Objective - Print verbatim the opening line of the material and every subsequent line through the one containing "const SMALL_SIDES = 16;".

Data excerpt -
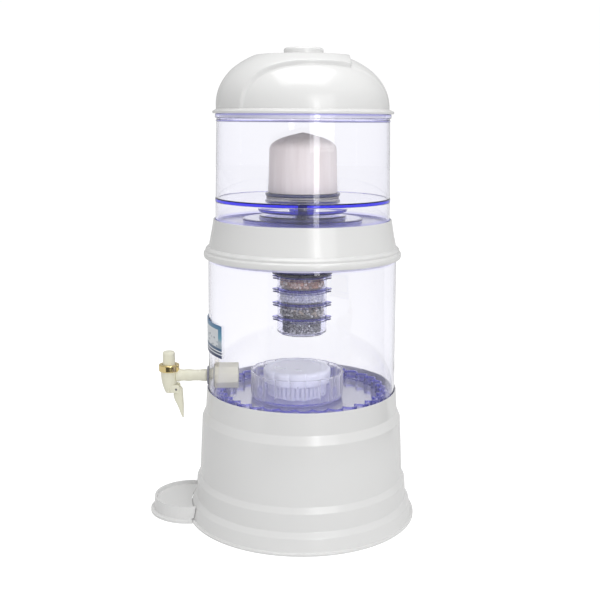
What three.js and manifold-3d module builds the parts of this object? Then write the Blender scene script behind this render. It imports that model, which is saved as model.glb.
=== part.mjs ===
// Countertop gravity water dispenser, in millimetres, +Z up, origin on the table under the middle of its
// footprint. From the bottom: a stepped stand, a lower tank with a push tap and a case of mineral stones, a
// collar that carries a stacked filter cartridge, an upper tank with a ceramic dome filter, and a domed lid.
// The tap and the drip tray reach towards -Y, so the tanks' common axis lies a little to the +Y side.
import * as THREE from "three";
import { mergeVertices } from "three/addons/utils/BufferGeometryUtils.js";
import Module from "manifold-3d";

const wasm = await Module();
wasm.setup();

// Driving dimensions
const AXIS_Y = 25.2;
const GAP = 0.3;
const WALL = 2.5;
const BIG_SIDES = 32;
const SMALL_SIDES = 16;

// Levels of the stack, from the table up
const STAND = { top: 170, ledge: 152, foot: 150, wall: 3, seat: 121.9, drain: 30 };
const LOWER = {
  floor: 157, top: 340.7, bottomR: 121.5, topR: 119.9, ringLow: 104, ringHigh: 108.5, ringTop: 166,
};
const COLLAR = {
  under: 341, bead: 125.8, deck: 387, top: 390, topR: 112.8, seatR: 110.9, hole: 36, lipR: 116.6, lipEnd: 337,
  skin: 3.5,
};
const UPPER = { floor: 416.5, floorThick: 3.5, top: 520, bottomR: 110.3, topR: 107.5, hole: 7.2 };
const LID = {
  spring: 526, crown: 591, rise: 70, bulge: 2.1, rimR: 112.8, domeR: 106.6, lipR: 104.2, lipEnd: 512,
};
const KNOB = { radius: 24.5, top: 600 };

// Drip tray: a round, shallow dish on its own foot, hollow below, that fits round the stand's foot
const TRAY = {
  y: -147.4, radius: 47.5, footR: 53, foot: 3, top: 20.5, dish: 16, rim: 2.4, wall: 3, sides: 64,
};

// Ceramic dome filter and what clamps it through the upper tank's floor
const DOME = { radius: 43.4, crownR: 42.4, shoulder: 474, apex: 497.5, wall: 7, seat: 423.1, plateR: 47.4 };
const STEM = { radius: 6, bore: 3.4, bottom: 387.7, headR: 12, head: 425.5 };
const DISH = { radius: 57, low: 399, high: 404, hub: 16 };
const NUT = { radius: 12, low: 391.5, high: 398.7 };
const COVER = { outerR: 76, innerR: 55, ledge: 392.4, top: 396, hole: 13.6, skin: 2.1 };

// Filter cartridge: a neck through the collar, a carbon cap and four clear cups of media
const NECK = { radius: 34, flangeR: 42, flangeTop: 389.8, bottom: 322.3 };
const CUPS = {
  radius: 32, levels: [317, 299.8, 281.9, 263.2, 241.8], rimR: 33.6, rim: 2, skin: 2, lugR: 39, lug: 7,
};
const CARBON = { capR: 39, capTop: 322, bedTop: 372 };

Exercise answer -
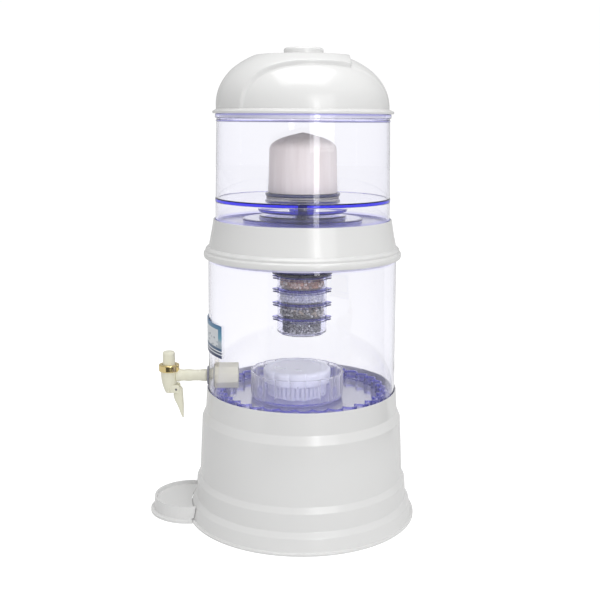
What three.js and manifold-3d module builds the parts of this object? Then write the Blender scene script behind this render. It imports that model, which is saved as model.glb.
=== part.mjs ===
// Countertop gravity water dispenser, in millimetres, +Z up, origin on the table under the middle of its
// footprint. From the bottom: a stepped stand, a lower tank with a push tap and a case of mineral stones, a
// collar that carries a stacked filter cartridge, an upper tank with a ceramic dome filter, and a domed lid.
// The tap and the drip tray reach towards -Y, so the tanks' common axis lies a little to the +Y side.
import * as THREE from "three";
import { mergeVertices } from "three/addons/utils/BufferGeometryUtils.js";
import Module from "manifold-3d";

const wasm = await Module();
wasm.setup();

// Driving dimensions
const AXIS_Y = 25.2;
const GAP = 0.3;
const WALL = 2.5;
const BIG_SIDES = 32;
const SMALL_SIDES = 16;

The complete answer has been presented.